Information provided.
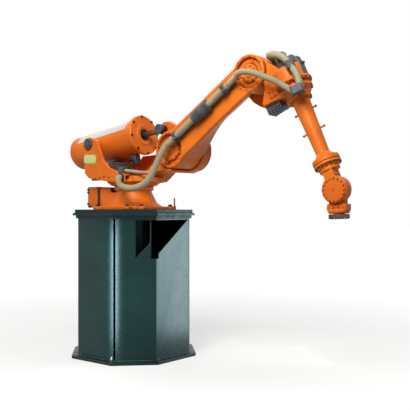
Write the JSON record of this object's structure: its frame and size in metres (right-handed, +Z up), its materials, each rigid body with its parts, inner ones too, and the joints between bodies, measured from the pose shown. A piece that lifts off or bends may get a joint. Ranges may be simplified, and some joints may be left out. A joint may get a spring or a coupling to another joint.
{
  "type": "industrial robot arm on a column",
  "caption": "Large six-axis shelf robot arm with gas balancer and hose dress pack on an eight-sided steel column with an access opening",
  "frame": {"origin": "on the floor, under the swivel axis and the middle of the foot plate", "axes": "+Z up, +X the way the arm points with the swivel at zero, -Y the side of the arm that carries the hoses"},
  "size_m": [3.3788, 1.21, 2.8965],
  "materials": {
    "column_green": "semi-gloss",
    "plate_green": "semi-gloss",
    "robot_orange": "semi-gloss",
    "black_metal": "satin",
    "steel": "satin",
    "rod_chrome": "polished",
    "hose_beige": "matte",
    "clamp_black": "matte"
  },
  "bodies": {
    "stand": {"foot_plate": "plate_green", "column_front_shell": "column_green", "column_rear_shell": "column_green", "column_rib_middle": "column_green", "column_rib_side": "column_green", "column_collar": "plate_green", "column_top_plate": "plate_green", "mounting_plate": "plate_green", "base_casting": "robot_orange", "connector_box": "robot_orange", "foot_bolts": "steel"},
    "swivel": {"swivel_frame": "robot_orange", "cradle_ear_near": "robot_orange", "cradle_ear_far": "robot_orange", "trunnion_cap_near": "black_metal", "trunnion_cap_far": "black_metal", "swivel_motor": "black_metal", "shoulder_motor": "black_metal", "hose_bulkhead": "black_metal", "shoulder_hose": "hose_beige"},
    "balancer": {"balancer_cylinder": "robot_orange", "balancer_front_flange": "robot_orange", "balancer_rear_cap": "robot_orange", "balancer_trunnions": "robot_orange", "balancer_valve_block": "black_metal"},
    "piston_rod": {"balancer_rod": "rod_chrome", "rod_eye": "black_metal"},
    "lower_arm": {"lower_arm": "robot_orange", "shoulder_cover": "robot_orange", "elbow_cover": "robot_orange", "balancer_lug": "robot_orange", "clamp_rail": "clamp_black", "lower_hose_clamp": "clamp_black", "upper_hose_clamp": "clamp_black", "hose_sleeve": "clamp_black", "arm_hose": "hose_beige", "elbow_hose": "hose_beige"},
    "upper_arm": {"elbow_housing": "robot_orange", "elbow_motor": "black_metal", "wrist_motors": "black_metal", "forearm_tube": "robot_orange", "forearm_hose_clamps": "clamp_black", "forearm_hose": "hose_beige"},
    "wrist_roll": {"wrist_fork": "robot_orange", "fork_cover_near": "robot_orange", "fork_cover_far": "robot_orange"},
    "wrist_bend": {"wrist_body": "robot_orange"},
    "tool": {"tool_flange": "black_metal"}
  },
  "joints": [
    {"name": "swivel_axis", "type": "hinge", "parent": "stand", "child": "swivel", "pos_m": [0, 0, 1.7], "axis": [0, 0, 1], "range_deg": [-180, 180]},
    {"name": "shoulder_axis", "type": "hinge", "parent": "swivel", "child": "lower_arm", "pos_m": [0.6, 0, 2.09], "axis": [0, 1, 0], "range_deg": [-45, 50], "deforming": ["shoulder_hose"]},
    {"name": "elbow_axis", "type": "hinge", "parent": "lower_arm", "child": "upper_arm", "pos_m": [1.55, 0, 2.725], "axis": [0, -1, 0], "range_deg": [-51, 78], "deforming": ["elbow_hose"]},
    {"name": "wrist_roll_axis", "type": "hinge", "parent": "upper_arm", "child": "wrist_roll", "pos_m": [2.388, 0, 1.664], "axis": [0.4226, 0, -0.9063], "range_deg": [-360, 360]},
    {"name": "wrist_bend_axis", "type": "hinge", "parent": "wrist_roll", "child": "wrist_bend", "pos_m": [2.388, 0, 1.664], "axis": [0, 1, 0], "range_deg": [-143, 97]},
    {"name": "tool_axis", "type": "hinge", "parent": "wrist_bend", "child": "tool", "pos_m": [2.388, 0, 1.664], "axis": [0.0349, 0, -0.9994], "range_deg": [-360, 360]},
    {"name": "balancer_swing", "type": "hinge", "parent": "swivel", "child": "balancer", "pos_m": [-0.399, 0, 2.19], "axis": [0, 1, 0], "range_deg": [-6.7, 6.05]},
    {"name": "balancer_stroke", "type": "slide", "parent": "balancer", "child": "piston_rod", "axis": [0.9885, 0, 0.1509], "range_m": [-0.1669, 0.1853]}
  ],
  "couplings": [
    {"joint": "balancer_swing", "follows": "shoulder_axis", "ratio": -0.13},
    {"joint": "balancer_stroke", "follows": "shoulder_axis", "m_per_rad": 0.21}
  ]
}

Work required.
Take every line containing the word "bodies" and copy it.

Solved exercise.
Write the JSON record of this object's structure: its frame and size in metres (right-handed, +Z up), its materials, each rigid body with its parts, inner ones too, and the joints between bodies, measured from the pose shown. A piece that lifts off or bends may get a joint. Ranges may be simplified, and some joints may be left out. A joint may get a spring or a coupling to another joint.
  "bodies": {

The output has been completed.